> Another question ... does more playouts really provide a *consistent*
> improvement on the ELO score, especially for those strongest
> programs?

It does, on the levels we've reached so far. Anyone telling you what the
chart (of improvement to playouts) looks like beyond the current level
of the strongest programs is guessing ;-)

> I remember that some programs running on laptop rank very
> high in the Olympaids, that seems imply that speed simply doesn't
> matter here ...

I think speed matters, but it is still clearly the case that good
algorithms matter much more (*):

http://www.grappa.univ-lille3.fr/icga/tournament.php?id=216
  (19x19 winner has fewer cores than places 2 to 6)

http://www.grappa.univ-lille3.fr/icga/tournament.php?id=215
  (9x9 winner on a notebook; you can make a good argument that opening
book now matters as much as algorithms on 9x9)

(http://www.grappa.univ-lille3.fr/icga/tournament.php?id=226 does not
show hardware for 13x13, but from the other charts: 12 cores > 56 cores
> 150 cores).

http://www.grappa.univ-lille3.fr/icga/tournament.php?id=193
  (19x19: 4 cores > 64 cores > 16 cores > 24 cores > 8 cores)

http://www.grappa.univ-lille3.fr/icga/tournament.php?id=194
  (9x9: 64 cores > 16 cores > 8 cores - yay! found an "expected" result!)

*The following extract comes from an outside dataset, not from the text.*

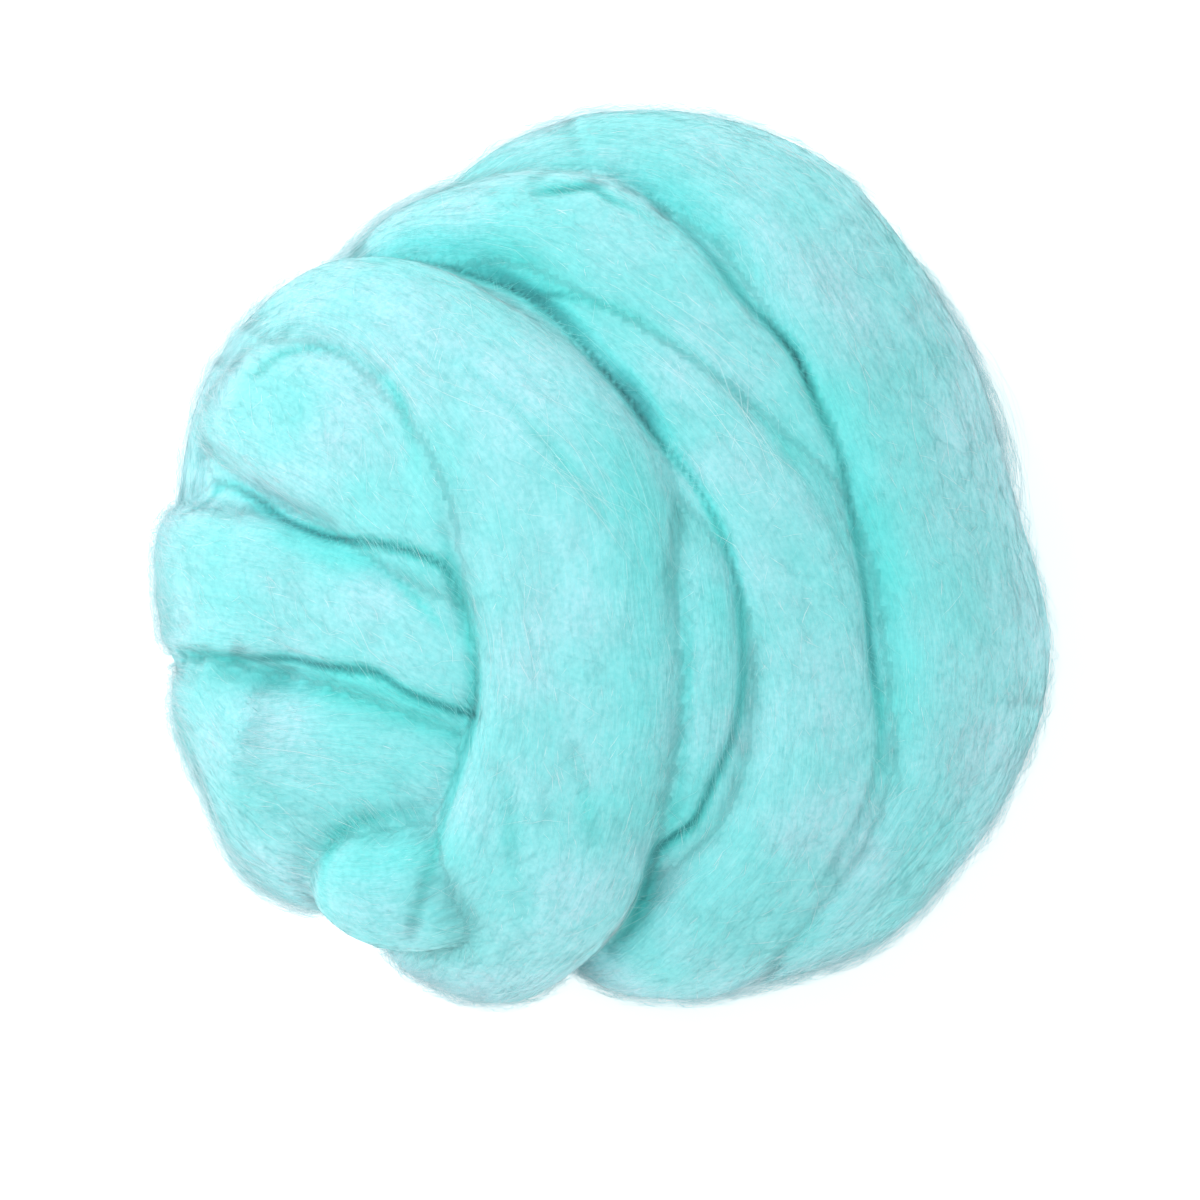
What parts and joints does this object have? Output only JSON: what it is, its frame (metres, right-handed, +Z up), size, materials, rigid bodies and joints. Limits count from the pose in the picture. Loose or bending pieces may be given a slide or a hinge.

(Of course, statistics are easy lie with; e.g. the Mogo numbers in the
above 2010 tables are unreliable as they had communication problems, but
I think my conclusion, that there is only small correlation with CPU
power, is valid.)

Darren

*: If it didn't, most of us wouldn't be here :-)

-- 
Darren Cook, Software Researcher/Developer

http://dcook.org/work/ (About me and my work)
http://dcook.org/blogs.html (My blogs and articles)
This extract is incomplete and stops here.